Only 3 works have entered her top 10 results since 2006 and one of these was her current record which appeared in 2009. Her second highest record was set in 2016 when a lovely Mountain Devil Lizard Dreaming painting, created in 1996 and previously owned by Amina and Franco Belgiorno- Nettis, achieved $73,200 at Bonham’s. The other was a beautiful 1998 Mountain Devil Lizard image de-accsessioned from the collection of Dutch entrepreneur Thomas Vroom. The work purchased originally from the Holt's at Delmore Downs achieved her then 5th highest result when sold by Bonham's in September 2015 for $41,480. Though Kathleen's overall career standing is 36th amongst all Aboriginal artists, 2016 was a particularly good year for her. 22 of the 31 works on offer sold and this 71% sale rate resulted in her being the 5th most successful of all artists that year.
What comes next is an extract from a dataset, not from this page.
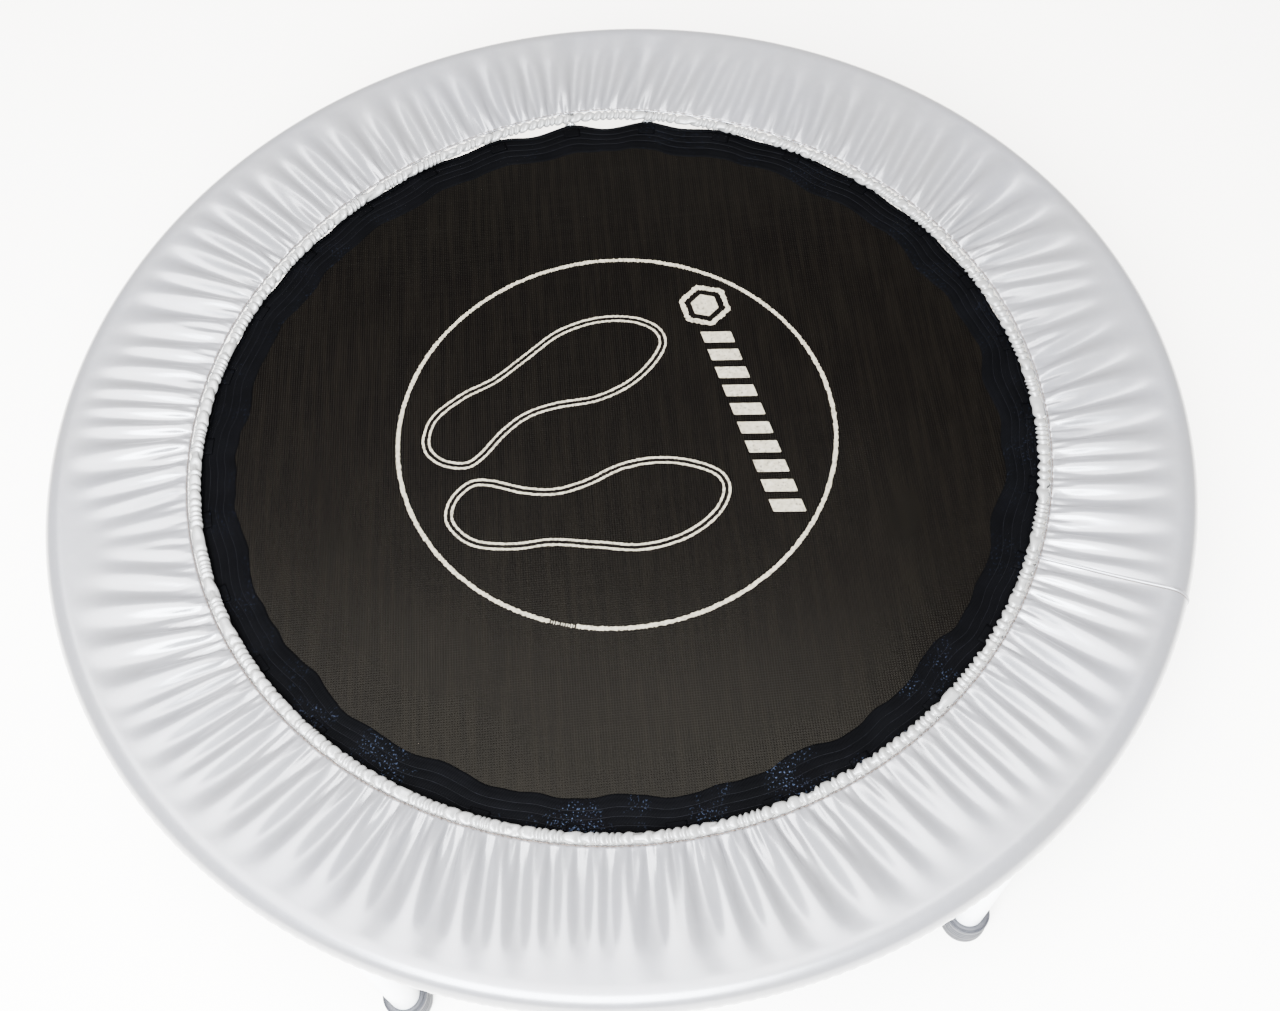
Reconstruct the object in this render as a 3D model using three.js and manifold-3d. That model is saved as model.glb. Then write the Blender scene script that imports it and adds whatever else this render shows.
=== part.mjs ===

The secondary market is only beginning to achieve spectacular results for works by Kathleen Petyarre. By the time she passed away in 2018 her finest works adorned the most important private and public collections in Australia and overseas. These will always fetch a premium when they come up for sale. However those collectors who own them have proved to be highly reluctant to let go of important works that are both individually distinctive, and so strongly resonate with the creation of the sandhill country of the artist’s homelands in the Eastern Desert.